Well, its important to note what happened to Ramirez Peyro after the Eighth Circuit issued its August 2009 opinion for a clue to the answer to that question.
Within weeks of that ruling, which went against the government, ICE agents without warning transferred their former informant, Ramirez Peyro, from a county jail in Elk River, Minn. (where he had been housed in solitary confinement since the fall of 2006) and relocated him to the Buffalo Federal Detention Center.
While in Minnesota, Ramirez Peyro was subject to the jurisdiction of an immigration judge in that state who has clearly shown a fierce streak of independence by twice issuing rulings that prevented the U.S. government from deporting Ramirez Peyro.
But now that he is in New York, Ramirez Peyro claims, based on his lawyer’s counsel, that if Justice Department attorneys succeed in, yet again, returning his case to an immigration judge, this time it will be a new judge, one in New York, and likely one ICE deems predisposed to rule its way in the case — which, he says, explains his sudden transfer to the New York detention center.

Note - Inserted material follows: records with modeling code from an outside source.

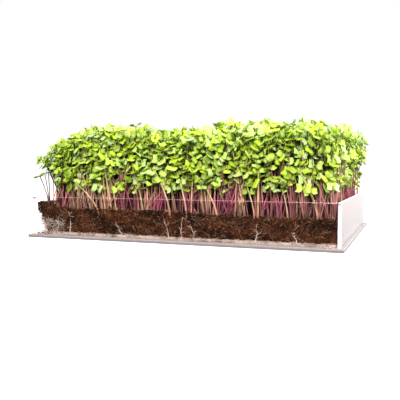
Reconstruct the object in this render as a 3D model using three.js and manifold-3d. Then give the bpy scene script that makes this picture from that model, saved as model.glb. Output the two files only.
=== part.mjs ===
// A tray of microgreens: a low clear tray of sheet acrylic, a mat of roots on its base, a slab of
// coir soil and bunches of sprouts that each end in a pair of heart-shaped seed leaves.
// Millimetres, +Z up. The origin is the centre of the base plate's underside, +X runs along the
// long front wall and +Y runs to the back.

import * as THREE from "three";
import { mergeVertices } from "three/addons/utils/BufferGeometryUtils.js";
import Module from "manifold-3d";

const wasm = await Module();
wasm.setup();

// Tray of sheet acrylic: a base plate with four walls standing on it, a little in from its edge
const WALL_LENGTH = 300;
const WALL_WIDTH = 240;
const WALL_HEIGHT = 37;
const SHEET = 3;
const BASE_OVERHANG = 3;

const INNER_X = WALL_LENGTH / 2 - SHEET;
const INNER_Y = WALL_WIDTH / 2 - SHEET;
const RIM_Z = SHEET + WALL_HEIGHT;

// Root mat under the soil, with loose strands that climb the gap behind the front wall
const MAT_THICKNESS = 2.5;
const MAT_TOP = SHEET + MAT_THICKNESS;
const MAT_LEFT = -140;
const MAT_RIGHT = 146;
const MAT_FRONT = -INNER_Y + 0.3;
const MAT_BACK = 115.5;
const MAT_EDGE_POINTS = 7;
const MAT_EDGE_WAVE = 1.2;
const STRAND_DEPTH = 0.8;
const STRAND_POINTS = 5;
const STRAND_HALF_WIDTH = 0.75;
const STRAND_WANDER = 1.6;
// Where each strand starts along the front wall, and how high it climbs
const STRANDS = [[-123, 16], [-109, 26], [-52, 14], [-3, 22], [9, 24], [21, 18], [79, 20], [114, 17]];

// Soil: a slab with a lumpy top that is higher at its left end, where its foot has crumbled away
const SOIL_TOP = 26.5;
const SOIL_GAP = 1;
const SOIL_FRONT_GAP = 1.5;
const SOIL_CELLS_X = 16;
const SOIL_CELLS_Y = 12;
const SOIL_JITTER = 4.5;
const SOIL_LUMP = 1.3;
const LEFT_RISE = 6;
const LEFT_RISE_LENGTH = 38;
const LEFT_UNDERCUT = 10;
const UNDERCUT_DEPTH = 70;

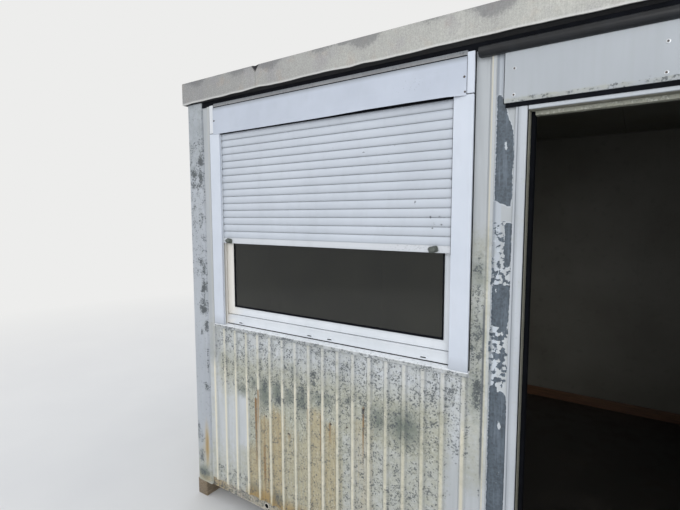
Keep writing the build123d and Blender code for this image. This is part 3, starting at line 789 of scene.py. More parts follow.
def cladding_wear(side, ribs, a, z):
    """Crest tint with a painted highlight, painted shade on flanks, folds and the upper wall with some dirt
    in the folds, and the stains of its side for a ribbed sheet.
    """
    offset = a - ribs[np.abs(a[:, None] - ribs).argmin(axis=1)]
    crest = window(np.abs(offset), 0, 5, 6)
    # Painted shade along the foot of each rib's right flank, with some dirt in the fold
    painted_shade_and_fold_dirt = 0.2 * window(offset, 11, RIB_FOOT - 1, 4)
    high_up = ramp(z, 780, 860)
    low_band = ramp(z, CLADDING_LOW + 90, CLADDING_LOW)
    bare, ragged, washed = -99.0, 0.0, 0.0
    if side == "front":
        clean = soft_boxes(a, z, FRONT_CLEAN)
        mildew = strongest(0.9 * blots(a, z, FRONT_MILDEW), soft_boxes(a, z, FRONT_SPECKS))
        mildew *= 1 - 0.7 * clean
        film = soft_boxes(a, z, FRONT_FILM) * (1 - clean)
        dust = soft_boxes(a, z, FRONT_DUST)
        rust = strongest(runs_down(a, z, FRONT_RUST), blots(a, z, FRONT_RUSTY))
        # Greenish haze from the stains, and a share that rises towards the top as painted shade under the
        # eaves
        green = strongest(blots(a, z, FRONT_GREEN), 0.15 * ramp(z, 1400, 1700))
        last_rib = (a > FIRST_RIB + 17.5 * RIB_PITCH) * (np.abs(offset) < 40)
        # Painted shade on the flank of the last rib and a line on its left, on the upper wall and beside the
        # post at the top; and a bluish darkening low on the pans right of the window
        painted_shade_and_fold_dirt = strongest(
            np.where(last_rib, 0.6 * window(offset, 11, 17, 2), painted_shade_and_fold_dirt),
            last_rib * window(z, 640, 1320, 60) * window(offset, -19, -13, 4),
            0.28 * ramp(z, 1400, 1600),
            0.2 * (a > 1650) * ramp(z, 800, 600),
            0.3 * high_up * (a < 230),
        )
        bare, ragged = bare_zinc(a, z)
        # Bluish painted light on the crest and right flank of the last rib
        washed = last_rib * np.where(offset > RIB_CREST / 2 + 3, 0.9, 0.6 * crest * (offset > -1))
        dulled = np.where(a < 230, 0.8, 0.35 + 0.35 * ramp(a, 500, 700)) * high_up * (1 - last_rib)
    else:
        mildew_stains, dust_stains, rust_streaks = plain_stains(len(side), SIDES[side])
        mildew = blots(a, z, mildew_stains)
        dust = blots(a, z, dust_stains)
        dulled = 0.5 * high_up
        film = 0.45 * ramp(z, 1000, 600)
        rust = runs_down(a, z, rust_streaks)
        green = 0.5 * mildew
    kept_clean = 1 - crest * (0.6 - 0.45 * ramp(a, 1000, 1400)) * (1 - high_up)
    return {
        # Cream on the crests: a painted highlight over paler, cleaner paint, dulled higher up
        "crest": 0.8 * crest * (1 - washed) * (1 - dulled),
        "washed": washed,
        "film": film * kept_clean,
        # Painted shade, deeper on the upper flanks
        "crease": painted_shade_and_fold_dirt * (1 + 0.9 * high_up * (offset > 8) * (offset < RIB_FOOT) * (1 - washed)),
        "mildew": strongest(mildew * (1 - 0.45 * crest), 0.04 + 0.3 * low_band),
        "dust": np.clip(dust * kept_clean + 0.35 * low_band, 0, 1),
        "rust": rust,
        "green": green * kept_clean,
        "bare": bare,
        "ragged": ragged,
    }


# Geometry Nodes: the ribbed sheet, and anything that repeats along a line or at points


def new_tree(name, **sockets):
    """A tree with its named inputs, their identifiers by name, and its input sockets."""
    tree = bpy.data.node_groups.new(name, "GeometryNodeTree")
    found = {}
    for kind, names in sockets.items():
        for socket in names:
            made = tree.interface.new_socket(name=socket, in_out="INPUT", socket_type="NodeSocket" + kind)
            found[socket] = made.identifier
    tree.interface.new_socket(name="Geometry", in_out="OUTPUT", socket_type="NodeSocketGeometry")
    return tree, found, add(tree, "NodeGroupInput").outputs


def end_tree(tree, geometry, material):
    """Close a tree: its instances made real and its material set."""
    real = add(tree, "GeometryNodeRealizeInstances", geometry)
    add(tree, "NodeGroupOutput", add(tree, "GeometryNodeSetMaterial", real, Material=material))


def ribbed_sheet_tree():
    """Tree that folds a flat grid into a closed sheet with trapezoid ribs, in millimetres. Two
    columns of the grid make half a crest, two make a flank, and the rest make the pan."""
    tree, names, given = new_tree(
        "ribbed sheet",
        Float=("Length", "Height", "First Column", "Column", "First Rib", "Last Rib", "Rib Pitch", "Crest",
               "Flank", "Rib Depth", "Thickness"),
        Int=("Columns", "Rows"),
        Material=("Material",),
    )
    gaps = add(tree, "Math", given["Columns"], 1.0, operation="SUBTRACT")
    width = add(tree, "Math", gaps, given["Column"], operation="MULTIPLY")
    grid = add(tree, "GeometryNodeMeshGrid", width, given["Height"], given["Columns"], given["Rows"])
    spot = add(tree, "SeparateXYZ", add(tree, "GeometryNodeInputPosition")).outputs
    middle = add(tree, "Math", width, 0.5, given["First Column"], operation="MULTIPLY_ADD")
    along = add(tree, "Math", spot["X"], middle, operation="ADD")
    above = add(tree, "Math", given["Height"], 0.5, spot["Y"], operation="MULTIPLY_ADD")
    # Centre of the nearest rib, where only whole ribs between the first and last are made
    passed = add(tree, "Math", along, given["First Rib"], operation="SUBTRACT")
    steps = add(tree, "Math", passed, given["Rib Pitch"], operation="DIVIDE")
    nearest = add(tree, "Math", steps, operation="ROUND")
    kept = add(tree, "Clamp", nearest, 0.0, given["Last Rib"])
    centre = add(tree, "Math", kept, given["Rib Pitch"], given["First Rib"], operation="MULTIPLY_ADD")
    offset = add(tree, "Math", along, centre, operation="SUBTRACT")
    way = add(tree, "Math", offset, operation="SIGN")
    away = add(tree, "Math", offset, operation="ABSOLUTE")
    # The columns are moved onto the folds: crest, then flank, then pan
    half_crest = add(tree, "Math", given["Crest"], 0.5, operation="MULTIPLY")
    foot = add(tree, "Math", half_crest, given["Flank"], operation="ADD")
    half_pitch = add(tree, "Math", given["Rib Pitch"], 0.5, operation="MULTIPLY")
    pan = add(tree, "Math", half_pitch, foot, operation="SUBTRACT")
    two = add(tree, "Math", given["Column"], 2.0, operation="MULTIPLY")
    four = add(tree, "Math", given["Column"], 4.0, operation="MULTIPLY")
    on_crest = add(tree, "MapRange", away, 0.0, two, 0.0, half_crest)
    on_flank = add(tree, "MapRange", away, two, four, 0.0, given["Flank"])
    on_pan = add(tree, "MapRange", away, four, half_pitch, 0.0, pan, clamp=False)
    on_pan = add(tree, "Math", on_pan, 0.0, operation="MAXIMUM")
    folds = add(tree, "Math", on_crest, on_flank, operation="ADD")
    reach = add(tree, "Math", folds, on_pan, operation="ADD")
    moved = add(tree, "Math", reach, way, centre, operation="MULTIPLY_ADD")
    held = add(tree, "Clamp", moved, 0.0, given["Length"])
    new_offset = add(tree, "Math", held, centre, operation="SUBTRACT")
    new_away = add(tree, "Math", new_offset, operation="ABSOLUTE")
    depth = add(tree, "MapRange", new_away, half_crest, foot, 0.0, given["Rib Depth"])
    folded = add(tree, "CombineXYZ", held, depth, above)
    # One skin is pushed through for the sheet's back, and both are closed along their edges
    skin = add(tree, "GeometryNodeSetPosition", grid, Position=folded)
    skin = add(tree, "GeometryNodeMergeByDistance", skin, Distance=0.02)
    through = add(tree, "CombineXYZ", Y=given["Thickness"])
    pushed = add(tree, "GeometryNodeExtrudeMesh", Mesh=skin, Offset=through, Individual=False)
    both = add(tree, "GeometryNodeJoinGeometry")
    for part in (pushed, add(tree, "GeometryNodeFlipFaces", skin)):
        tree.links.new(part.outputs["Mesh"], both.inputs[0])
    end_tree(tree, add(tree, "GeometryNodeMergeByDistance", both, Distance=0.02), given["Material"])
    return tree, names


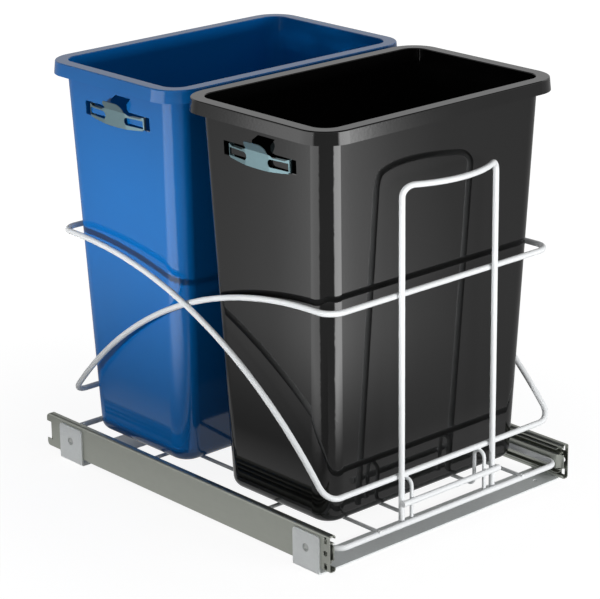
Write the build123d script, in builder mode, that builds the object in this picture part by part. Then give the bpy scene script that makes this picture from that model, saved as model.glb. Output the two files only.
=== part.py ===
from build123d import *
from math import atan, cos, degrees, radians, sin
import os

os.makedirs("parts", exist_ok=True)

# Pull-out waste unit for a kitchen cabinet. Millimetres. X runs across the cabinet, the handle
# faces -Y, Z is up. The origin is on the cabinet floor, below the middle of the whole unit.

# ---- Slides -------------------------------------------------------------------------------------
slide_length = 533.4
slide_height = 45.7
slide_thickness = 12.7
slide_sheet = 1.2
slide_span = 402.5            # outer face to outer face of the two fixed members
slide_base_z = 7.1
slide_bend = 3.0
lip_depth = 9.6               # how far the curled flange of the outer member reaches inwards
lip_drop = 4.6
web_gap = 1.1                 # room between two webs, with the ball retainer inside it
ball_diameter = 4.3
ball_clearance = 0.15
outer_ball_room = 0.9         # from the balls to the curled flange of the outer member
inner_ball_room = 0.7
middle_bend = 2.0
middle_lip_setback = 0.7      # from the inner member's web to the intermediate member's flanges
middle_lip_room = 1.2
middle_start = 9.0
inner_start = 4.5
inner_rear_setback = 8.0

catch_tab_start = 0.7         # tab cut from the inner member's web and set outwards
catch_tab_offset = 4.6
catch_tab_half_height = 9.0
catch_tab_flat = 3.3
catch_tab_slope = 4.5
catch_tab_bend = 2.0
catch_tab_slit = 0.6

retainer_sheet = 0.5
retainer_start = 140.0
retainer_length = 250.0
retainer_bend = 0.8
retainer_rim = 0.3
balls_per_row = 5
ball_pocket = 4.8

rear_notch_depth = 11.0
rear_notch_height = 23.4
lug_corner = 7.0
punch_setback = 7.0
punch_offset = 16.2
punch_width = 5.4
punch_height = 8.2
punch_corner = 1.0
web_hole_diameter = 6.6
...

Ramirez Peyro says his attorney will argue against a third remand to an immigration judge, pointing out that the Eighth Circuit’s instructions to the BIA were narrowly confined to the re-assessment of the color-of-law standard — which should not require that the case be sent back down to an immigration judge.
“The Board of Immigration Appeals set the deadline to present arguments to them for Jan. 22,” Ramirez Peyro told Narco News via telephone. “ICE is arguing that it [the case] needs to go back to the immigration judge a third time, saying there’s not enough evidence showing I will be killed in Mexico. I do not believe that ICE is not aware of what is going on in Mexico now [more than 7,700 drug-war-related murders last year alone].
“When they moved me to New York [in September 2009], they changed the venue. Now they [ICE and the DOJ attorneys] are trying to get me in front of a judge here [in New York]. I just hope the BIA does the right thing [and sticks to the instructions handed down by the Eighth Circuit Court of Appeals].”
Could ICE and DOJ actually get away with that kind of end-around (shopping for a new judge) after failing to get their way to date, despite years of winding Ramirez Peyro’s case on in the immigration courts?
If that’s the game plan of the DOJ lawyers handling Ramirez Peyro’s case, t hey aren’t talking.
… “Unfortunately, there is nothing else we can provide at this moment in regard to the [Ramirez] Peyro matter in that it's ongoing,” Charles Miller, spokesman for Justice, told Narco News previously.
But Ramirez Peyro’s attorney, Jodi Goodwin, doesn’t rule out the possibility that Ramirez Peyro could now find his case under the purview of a new immigration judge, and possibly even a new panel of appeals court judges — the Second Circuit Court of Appeals in New York.
With respect to the immigration judge, I think you are correct to say that it will now go to a judge in New York. … Typically the circuit [court of appeals] with jurisdiction is the one where the immigration judge sits.
So that has been the Eighth [Circuit in Minnesota] thus far. Only if the case is remanded to the IJ [immigration judge in New York] … do I think the circuit venue would change. If the BIA just issues a new decision without sending the case back to the IJ again, I think we will remain in the Eighth [Circuit].
For Ramirez Peyro, whose life is hanging in the balance, that is a roll of the dice that clearly has him on edge enough to cause him to reach out from prison, to a reporter at Narco News, to get the word out, in the event the dice don’t land his way and he winds up getting issued a one-way ticket to his own funeral in Mexico, courtesy of the U.S. government.